The Philadelphia Orchestra has been targeted by angry protests and harsh criticism ever since announcing their coming tour in Israel. Protesters have wrongly claimed that opposition to the tour is reasonable advocacy for the rights of Palestinians.  In fact, their intent and strategy is dishonest and damaging – both to resolving the complex Israeli-Palestinian conflict and to the cherished belief that cultural engagement can build bridges and promote understanding.

Let us be clear: Anyone has a right to criticize the State of Israel for its policies, just as it is fair to criticize the policies of the United States, France, or India. However, we strongly disagree with these activists' demonization of all things Israel, and their spurious, one-sided presentation of a complicated situation.  An honest accounting reveals that the Israeli-Palestinian conflict is extremely complex, challenging, and heartbreaking on all sides. To claim that Israel is the sole cause of the conflict belies this fact, and to advocate for an international boycott of the Jewish state actively undermines any productive efforts to end the conflict.

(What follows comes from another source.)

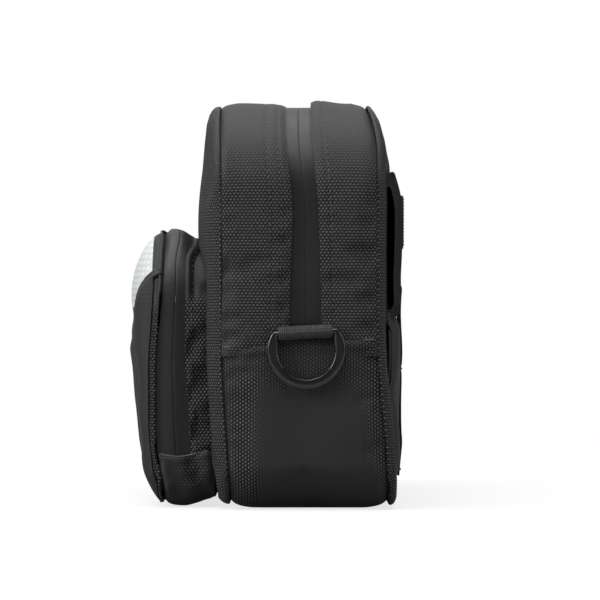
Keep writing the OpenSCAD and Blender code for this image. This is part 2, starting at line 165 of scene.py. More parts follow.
def make_floor():
    """A pale floor that is lit near the bag and fades into the white background far from it."""
    reach = 1.1
    mesh = bpy.data.meshes.new("floor")
    mesh.from_pydata([(-reach, -reach, 0), (reach, -reach, 0), (reach, reach, 0), (-reach, reach, 0)],
                     [], [(0, 1, 2, 3)])
    floor = bpy.data.objects.new("floor", mesh)
    bpy.context.scene.collection.objects.link(floor)
    mat = bpy.data.materials.new("floor")
    mat.use_nodes = True
    tree = mat.node_tree
    shader = tree.nodes["Principled BSDF"]
    shader.inputs["Base Color"].default_value = (0.25, 0.25, 0.25, 1)
    shader.inputs["Roughness"].default_value = 0.9
    shader.inputs["Specular IOR Level"].default_value = 0.1
    shader.inputs["Emission Color"].default_value = (1, 1, 1, 1)
    path = add_node(tree, "LightPath")
    glow = add_node(tree, "MapRange", To_Min=0.05, To_Max=0.75)
    tree.links.new(path.outputs["Is Camera Ray"], glow.inputs["Value"])
    tree.links.new(glow.outputs["Result"], shader.inputs["Emission Strength"])
    far = add_node(tree, "Emission")
    length = add_node(tree, "VectorMath")
    length.operation = "LENGTH"
    fade = add_node(tree, "MapRange", From_Min=0.3, From_Max=0.9)
    fade.interpolation_type = "SMOOTHSTEP"
    tree.links.new(add_node(tree, "TexCoord").outputs["Object"], length.inputs[0])
    tree.links.new(length.outputs["Value"], fade.inputs["Value"])
    mix_shaders(tree, fade.outputs["Result"], shader.outputs["BSDF"], far.outputs["Emission"],
                tree.nodes["Material Output"].inputs["Surface"])
    mesh.materials.append(mat)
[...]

Indeed, the entire premise of the protest – that the Philadelphia Orchestra should not go to Israel, not perform in Israel, not meet with Israelis because doing so would serve as an endorsement of all Israeli policies – is not only extreme but ultimately counterproductive. Cultural exchange is essential for bridging divides between people. After all, it was ping-pong, of all things, that represented the thawing of decades of frozen relations between the United States and China.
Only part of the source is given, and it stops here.